Voices: War preparedness drills bring back trauma for Israeli kids

Michele Chabin
Special for USA TODAY
Children in the Naamat Baka day care center sing songs during an air raid siren drill.

JERUSALEM — Two air-raid sirens — the real deal, the undulating kind you hear in old movies about the London Blitz — sounded throughout Israel on Tuesday, part of a week-long drill to gauge how well the country is prepared for war.

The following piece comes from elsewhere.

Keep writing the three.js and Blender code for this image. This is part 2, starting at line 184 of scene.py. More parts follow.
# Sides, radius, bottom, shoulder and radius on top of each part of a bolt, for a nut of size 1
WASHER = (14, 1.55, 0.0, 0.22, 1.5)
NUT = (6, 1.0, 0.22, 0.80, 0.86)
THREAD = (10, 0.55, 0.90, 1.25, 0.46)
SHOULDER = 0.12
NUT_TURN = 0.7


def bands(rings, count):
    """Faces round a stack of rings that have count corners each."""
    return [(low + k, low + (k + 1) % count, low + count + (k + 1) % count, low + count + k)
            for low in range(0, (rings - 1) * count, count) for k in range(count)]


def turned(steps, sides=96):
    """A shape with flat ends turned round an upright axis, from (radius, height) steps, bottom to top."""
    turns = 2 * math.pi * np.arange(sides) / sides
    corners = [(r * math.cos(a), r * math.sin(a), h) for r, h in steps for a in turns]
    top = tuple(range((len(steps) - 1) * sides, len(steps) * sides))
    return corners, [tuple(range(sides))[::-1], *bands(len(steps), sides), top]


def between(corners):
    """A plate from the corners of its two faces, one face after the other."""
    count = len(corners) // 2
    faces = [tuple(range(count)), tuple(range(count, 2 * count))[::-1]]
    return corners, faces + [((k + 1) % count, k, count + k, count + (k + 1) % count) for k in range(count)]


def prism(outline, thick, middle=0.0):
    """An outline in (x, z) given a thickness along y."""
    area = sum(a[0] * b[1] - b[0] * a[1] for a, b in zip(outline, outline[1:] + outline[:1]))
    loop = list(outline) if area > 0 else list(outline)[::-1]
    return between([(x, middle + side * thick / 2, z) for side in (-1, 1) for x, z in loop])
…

Although Israel holds such drills annually, this year's version felt different — and more alarming than usual. It comes less than a year after last summer's war with Hamas; amid heightened threats from Lebanon, where Hezbollah has vowed to infiltrate Israel via underground tunnels; from Hamas, which still has a huge arsenal in Gaza; and from Syria, where armed militants sit right across the border.

The drill, which simulates attacks from all three enemies, has been described as the most extensive nationwide civil defense drill in Israel's history.

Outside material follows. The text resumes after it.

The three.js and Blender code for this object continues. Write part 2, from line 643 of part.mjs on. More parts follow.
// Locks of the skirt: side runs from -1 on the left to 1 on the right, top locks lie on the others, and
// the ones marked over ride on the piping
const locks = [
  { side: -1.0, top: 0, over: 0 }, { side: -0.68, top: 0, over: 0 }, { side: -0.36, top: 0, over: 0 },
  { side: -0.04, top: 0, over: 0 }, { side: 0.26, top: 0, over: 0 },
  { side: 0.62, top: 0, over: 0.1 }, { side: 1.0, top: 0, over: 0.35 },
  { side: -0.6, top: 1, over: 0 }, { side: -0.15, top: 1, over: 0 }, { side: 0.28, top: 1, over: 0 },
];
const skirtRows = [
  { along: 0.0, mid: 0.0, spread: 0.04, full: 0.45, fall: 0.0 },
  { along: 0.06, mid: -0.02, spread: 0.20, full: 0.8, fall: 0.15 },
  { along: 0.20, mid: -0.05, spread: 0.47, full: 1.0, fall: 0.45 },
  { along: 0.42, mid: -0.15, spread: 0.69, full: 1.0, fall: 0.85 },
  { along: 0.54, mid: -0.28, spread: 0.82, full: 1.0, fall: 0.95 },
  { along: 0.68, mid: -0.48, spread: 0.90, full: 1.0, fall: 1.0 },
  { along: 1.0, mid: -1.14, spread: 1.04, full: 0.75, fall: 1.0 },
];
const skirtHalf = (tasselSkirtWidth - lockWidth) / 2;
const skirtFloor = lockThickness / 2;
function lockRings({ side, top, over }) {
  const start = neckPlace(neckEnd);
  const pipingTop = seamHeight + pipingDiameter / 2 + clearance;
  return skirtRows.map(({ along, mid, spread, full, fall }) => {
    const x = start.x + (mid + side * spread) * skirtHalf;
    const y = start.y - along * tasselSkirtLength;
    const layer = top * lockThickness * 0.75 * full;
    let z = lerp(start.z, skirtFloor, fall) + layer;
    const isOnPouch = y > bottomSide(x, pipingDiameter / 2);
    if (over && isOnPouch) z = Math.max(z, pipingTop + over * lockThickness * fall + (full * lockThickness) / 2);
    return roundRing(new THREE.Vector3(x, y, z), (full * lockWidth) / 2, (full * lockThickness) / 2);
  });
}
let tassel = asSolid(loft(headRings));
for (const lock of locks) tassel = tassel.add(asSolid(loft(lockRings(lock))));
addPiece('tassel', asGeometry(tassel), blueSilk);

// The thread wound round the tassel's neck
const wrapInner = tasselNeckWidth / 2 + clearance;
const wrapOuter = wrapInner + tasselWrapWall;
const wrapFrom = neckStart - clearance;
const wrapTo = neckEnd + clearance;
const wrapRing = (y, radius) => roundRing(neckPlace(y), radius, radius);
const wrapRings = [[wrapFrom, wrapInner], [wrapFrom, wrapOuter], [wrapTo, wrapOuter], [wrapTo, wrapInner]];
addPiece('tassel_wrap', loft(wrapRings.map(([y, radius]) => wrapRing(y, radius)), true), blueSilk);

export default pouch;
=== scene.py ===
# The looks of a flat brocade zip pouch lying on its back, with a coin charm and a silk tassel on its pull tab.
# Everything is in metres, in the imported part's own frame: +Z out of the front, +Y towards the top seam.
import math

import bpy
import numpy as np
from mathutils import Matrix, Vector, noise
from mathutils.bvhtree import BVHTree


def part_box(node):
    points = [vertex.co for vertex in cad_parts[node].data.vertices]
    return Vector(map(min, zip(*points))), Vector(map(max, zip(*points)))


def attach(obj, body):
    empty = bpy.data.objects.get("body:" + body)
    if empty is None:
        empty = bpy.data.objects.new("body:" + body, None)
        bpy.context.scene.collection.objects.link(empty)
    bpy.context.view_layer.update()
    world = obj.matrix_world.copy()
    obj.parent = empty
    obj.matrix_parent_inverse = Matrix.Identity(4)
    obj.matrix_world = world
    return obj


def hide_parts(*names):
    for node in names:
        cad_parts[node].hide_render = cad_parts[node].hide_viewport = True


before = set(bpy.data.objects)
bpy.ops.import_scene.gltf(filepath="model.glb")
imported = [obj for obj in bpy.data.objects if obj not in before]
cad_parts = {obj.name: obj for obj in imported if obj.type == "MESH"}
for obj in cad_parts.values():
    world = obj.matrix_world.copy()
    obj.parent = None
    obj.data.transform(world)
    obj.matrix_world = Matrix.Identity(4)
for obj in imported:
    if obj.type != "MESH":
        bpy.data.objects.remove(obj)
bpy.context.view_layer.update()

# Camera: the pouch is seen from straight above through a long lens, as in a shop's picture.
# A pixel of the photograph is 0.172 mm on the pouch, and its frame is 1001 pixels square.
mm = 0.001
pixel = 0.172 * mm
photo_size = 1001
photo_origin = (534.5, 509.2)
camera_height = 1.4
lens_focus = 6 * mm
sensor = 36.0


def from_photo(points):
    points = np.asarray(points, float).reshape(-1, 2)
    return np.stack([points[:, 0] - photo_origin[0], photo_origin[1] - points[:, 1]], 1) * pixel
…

For many Israelis who sat in bomb shelters during the summer of 2014, this week's drill, which included two air raid sirens, mass-casualty simulations and the closure of the national airport, is more than some hypothetical exercise. It's a trigger for past traumas and a reminder that the next war could be just around the corner.

Both Israelis and Palestinians are war-weary.The Palestinians waged two uprisings against Israel, the first and second Intifadas — from 1987 to 1993 and 2000 to 2005 — and Israel and Hamas have fought three short but intense wars since December 2008.

As wars go, last summer's 50-day conflict was relatively brief. But the emotional remnants of the ordeal remain.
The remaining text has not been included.